India and the Potawatomi
When Christopher Columbus arrived in the New World in 1492, he thought he had discovered a new route to India. His error was perpetuated in convention as subsequent European settlers continued to call the indigenous people of the Americas "Indians."
Many people are interested to learn that the Potawatomi Native Americans wore turbans, somewhat similar to those worn by Sikhs and Muslims in India, a coincidence that might have helped to eternize Columbus's error.
After the United States Congress passed the Indian Removal Act of 1830, Native-American communities throughout the United States were forced from their ancestral land and placed on reservations. In 1833, the Treaty of Chicago set the stage for the removal of the Chippewa, Ottawa, and Potawatomi tribes who lived in the broad region surrounding Chicago, Illinois.
In the years prior to 1830, tribal leaders of the Three Fires (Chippewa, Ottawa, and Potawatomi) were encouraged to accept individual plots of land to be owned and operated, in the European tradition, as family farms. Farming in the European style proved to be inconsistent with the core culture of the native people. Warriors and hunters saw farming as women’s work and abandoned prototype farms that were sponsored by Quaker missionaries in an attempt to assimilate the native people to the new order.
The Potawatomi reservation in Kansas retains tribal ownership to this day. However, the division of the reservation into plots for private ownership is a tribal administrative issue which has resurfaced many times over the years.
Had the Potawatomi chosen individual land grants, the progression for many of their farms might have followed the same economic trajectory as many small, family farms in the United States owned by people of European ancestry:
The farm experiences a number of years of economic success
Eventually, unfavorable weather patterns or market cycles push the farmer
deeper into debt until loans cannot be paid
Large conglomerates with deep pockets buy the land and implement industrial
farming techniques that maximize economic yield
The small farmer is moved from the land and must find a new occupation
Why is the above pattern important to the modern country of India?
As with many parts of today’s developing world, the nation of India has numerous small tribal farming villages where land ownership is communal or “understood” but not documented. Without formal property rights, the land cannot be leveraged with debt to employ more advanced farming techniques and increase crop yields. Much like the Potawatomi of 1833, the inhabitants eventually find themselves extracting only bare subsistence from the land they occupy.

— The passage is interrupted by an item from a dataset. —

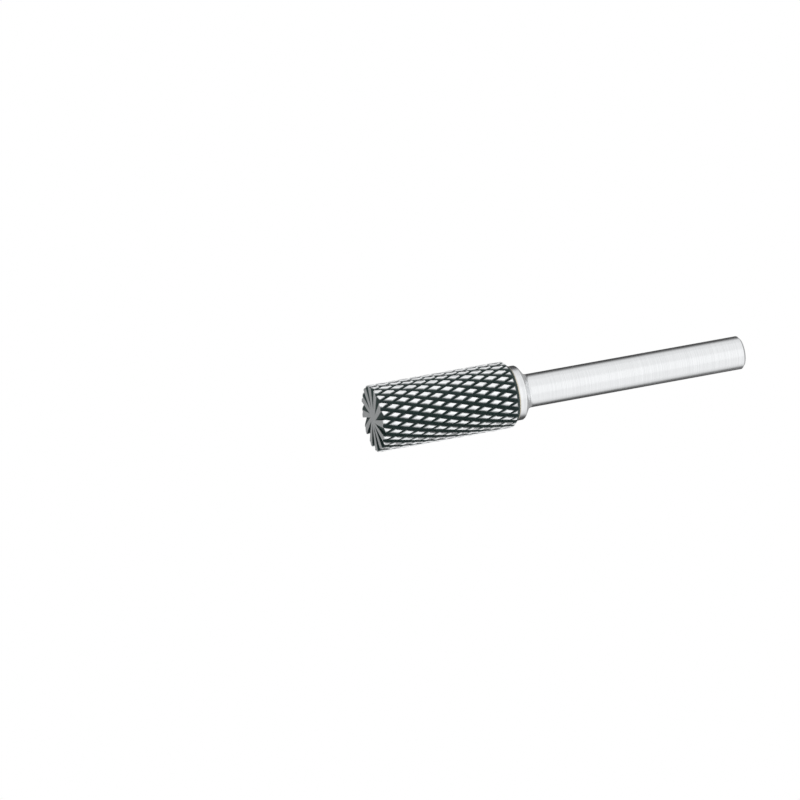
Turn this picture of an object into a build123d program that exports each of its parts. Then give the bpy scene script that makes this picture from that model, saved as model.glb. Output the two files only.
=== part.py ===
from build123d import *
from math import cos, degrees, pi, radians, sin, tan
import os

# Carbide burr, cylindrical, double cut, with end teeth. Millimetres and degrees.
# The axis is Z. The head's front face is at z = 0 and the shank points up.

# Carbide head
head_diameter = 12.0
cut_length = 25.0
front_edge_break = 0.15
back_chamfer = 0.9

# Main flutes: a right-hand helix, with the steep rake face turned to the sense of cutting,
# which is clockwise seen from the shank
flute_count = 24
flute_helix = 17.0
flute_depth = 0.55
flute_land = 0.45
flute_floor = 0.18
flute_rake_share = 0.12

# Cross cuts: a left-hand helix of even V grooves that breaks the flutes' ridges into teeth,
# as many as there are flutes, so that the cuts run on from one ridge to the next
cross_helix = 24.0
cross_depth = 0.44
cross_land = 0.75
cross_floor = 0.12

# End teeth: radial grooves in the front face, one to every second flute, which run out
# to nothing near the axis
flutes_per_end_groove = 2
end_groove_depth = 0.7
end_groove_slope = 20.0
end_groove_setback = 0.25
end_core_diameter = 2.0

# Brazed joint between the head and the shank
spigot_diameter = 3.2
spigot_length = 3.0
braze_film = 0.1
braze_bead = 0.15

# Steel shank
overall_length = 70.0
shank_diameter = 6.0
shank_chamfer = 0.4
collar_setback = 0.2
collar_length = 1.4
collar_edge_break = 0.15
neck_length = 1.3
neck_fillet = 1.2

head_radius = head_diameter / 2
head_length = cut_length + back_chamfer
back_radius = head_radius - back_chamfer
collar_radius = back_radius - collar_setback
shank_radius = shank_diameter / 2
spigot_radius = spigot_diameter / 2
socket_radius = spigot_radius + braze_film
collar_front = head_length + braze_film
collar_back = collar_front + collar_length
spigot_front = collar_front - spigot_length


def outline_of_ridges(count, depth, land, floor, lead_share, ridges):
    """Points along `ridges` neighbouring ridges out of the `count` that go round the head.

    A ridge rises to a point past the head's surface, which then trims it to `land` wide.
    Its leading flank takes `lead_share` of its base, and `floor` lies between two ridges.
    """
    pitch = 2 * pi * head_radius / count
    base = pitch - floor
    root = head_radius - depth
    tip = head_radius + depth * land / (base - land)
    points = []
    for ridge in range(ridges):
        for run, radius in [(0, root), (base * lead_share, tip), (base, root)]:
            angle = (ridge * pitch + run) / head_radius
            points.append((radius * cos(angle), radius * sin(angle)))
    return points


def twisted(points, helix):
    """Bar on an outline, turned as it rises; `helix` is its angle at the head's surface."""
    section = make_face(Polyline(*points, close=True)).face()
    turn = degrees(head_length * tan(radians(helix)) / head_radius)
    return Solid.extrude_linear_with_rotation(section, (0, 0, 0), (0, 0, head_length), turn)


def turned(points):
    """Solid turned round Z from an outline of (radius, height) points."""
    return revolve(Plane.XZ * make_face(Polyline(*points, close=True)), Axis.Z)


def toothed_blank():
    """Head with its flutes and cross cuts, patterned from one slice a single flute wide."""
    ridge = outline_of_ridges(
        flute_count, flute_depth, flute_land, flute_floor, flute_rake_share, 1
    )
    next_foot = Vector(*ridge[0]).rotate(Axis.Z, 360 / flute_count)
    flute_slice = twisted([(0, 0), *ridge, (next_foot.X, next_foot.Y)], flute_helix)
    cross_ridges = twisted(
        outline_of_ridges(flute_count, cross_depth, cross_land, cross_floor, 0.5, flute_count),
        -cross_helix,
    )
    envelope = turned([
        (0, 0),
        (head_radius - front_edge_break, 0),
        (head_radius, front_edge_break),
        (head_radius, cut_length),
        (back_radius, head_length),
        (0, head_length),
    ])
    toothed_slice = (flute_slice & cross_ridges & envelope).solid()
    # The slice's two inner walls hold the axis, and every other face is skin.
    mid_axis = Vertex(0, 0, head_length / 2)
    skin = [face for face in toothed_slice.faces() if face.distance_to(mid_axis) > flute_depth]
    around = PolarLocations(0, flute_count)
    return Solid(Shell([face.moved(place) for place in around for face in skin])).clean()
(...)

However, when property rights are established, then many small farmers in the developing world can expect the same sequence of debt and displacement that is described above. Had the Native Americans of the 1830s not chosen a continued tribal existence, they would likely have been scattered and eventually absorbed into today’s homogenous urban-American society. The United States would be deprived of the rich cultural preservation that can be found on the reservations today.
Am I trying to say that the developing world should place its poor, indigenous populations on reservations?
No.
But cultural identity is a key component in the overall mental health of a society. If any lesson is learned from the example of the Native-American experience it is that, when possible, disruptive economic progress should be managed in a way to allow communities to preserve their dignity and core values. The Land Research Action Network (LRAN) tracks the progress of equitable land redistribution in the developing nations.
The very term "reservation" carries a different meaning in India than it does for Native Americans. In the United States, a reservation is a dedicated area of land subject to tribal laws and administration. But India's reservation system is an affirmative action program where job quotas within existing institutions are "reserved" for Scheduled Castes and Scheduled Tribes (SC/ST). These protected groups are historically known as untouchable or Delit (meaning crushed).
One of the recent criticisms of India's current system is that reserved jobs are stacked too tightly within specific institutions and at too low a level. However, advocates for SC/STs continue to press for social progress as the nation of India evolves into its leadership role in the global community.